Polly talks about this more here.

Combinations/Pipeline

You can chain these policies together, too. For instance, you may chain a Retry, to a CircuitBreaker to a Timeout. This means a request will go into Retry, then CircuitBreaker, then Timeout. Each request will be limited to a short timeout. That then updates the state of the circuit and then hits Retry. Our Retry might wait a short space of time (ms) and try again. That might be enough and a timeout might not be hit this time. If the Timeout fails again, we may trigger our CircuitBreaker. Our Retry triggers again and we wait longer. If we haven’t waited long enough we hit the CircuitBreaker and fail onto another retry. If we wait on Retry again, the circuit will be restored. and we try again and hopefully get past the timeout this time. Too many trys and we give up and call it a failure. We may now resort to showing our fallback here, perhaps.

A much better explanation of this (with diagrams) is here, as well as example codes of how this hooks together.

.Net Core 2.1

If you’ve been following the .Net 2.1 IHttpClientFactory changes, you will be happy to hear that Polly has this usage in mind already.

A large part of this boils down to avoiding some of the pitfalls associated with managing HttpClient yourself (the disposing-it-too-often-can-cause-socket-exhaustion but also only-using-a-singleton-can-miss-DNS-updates aspects). (Text as taken from the Polly docs.)

You can see their documentation Polly and HttpClientFactory as well as mention of Polly specifically on the official Initiate HTTP requests page (about three-quarters of the way down).

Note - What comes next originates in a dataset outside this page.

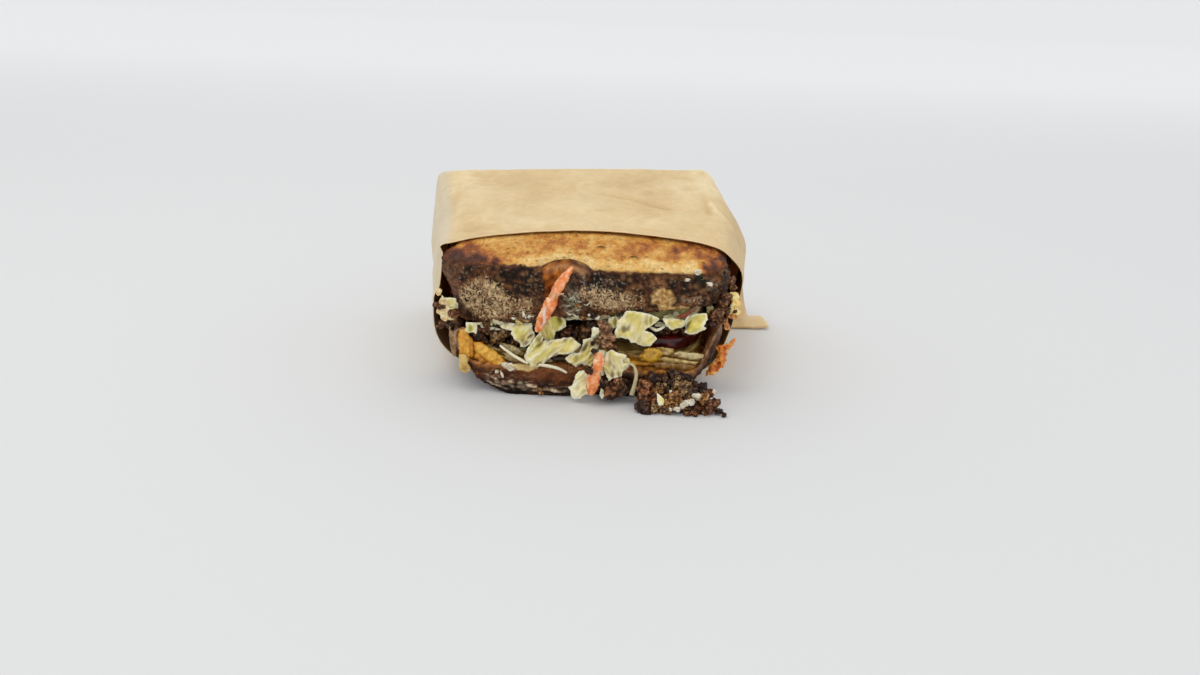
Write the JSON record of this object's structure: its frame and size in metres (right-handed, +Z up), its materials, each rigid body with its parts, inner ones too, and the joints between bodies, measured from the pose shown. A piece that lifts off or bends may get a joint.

Plugging in Polly Policies at the HttpMessageHandler level can keep your calling code just the way you are used to while providing the benefits of these Policies. It could also mean you can provide policies for third-party libraries that expose the HttpClient enough to inject your own Polly Message Handlers.

Roadmap

Polly even has a roadmap set out so you can see what is being worked on for future releases.

Like I said, the docs are thorough, so refer to them as you start building out with Polly and make your applications more robust, and more useful when (not if) things go wrong.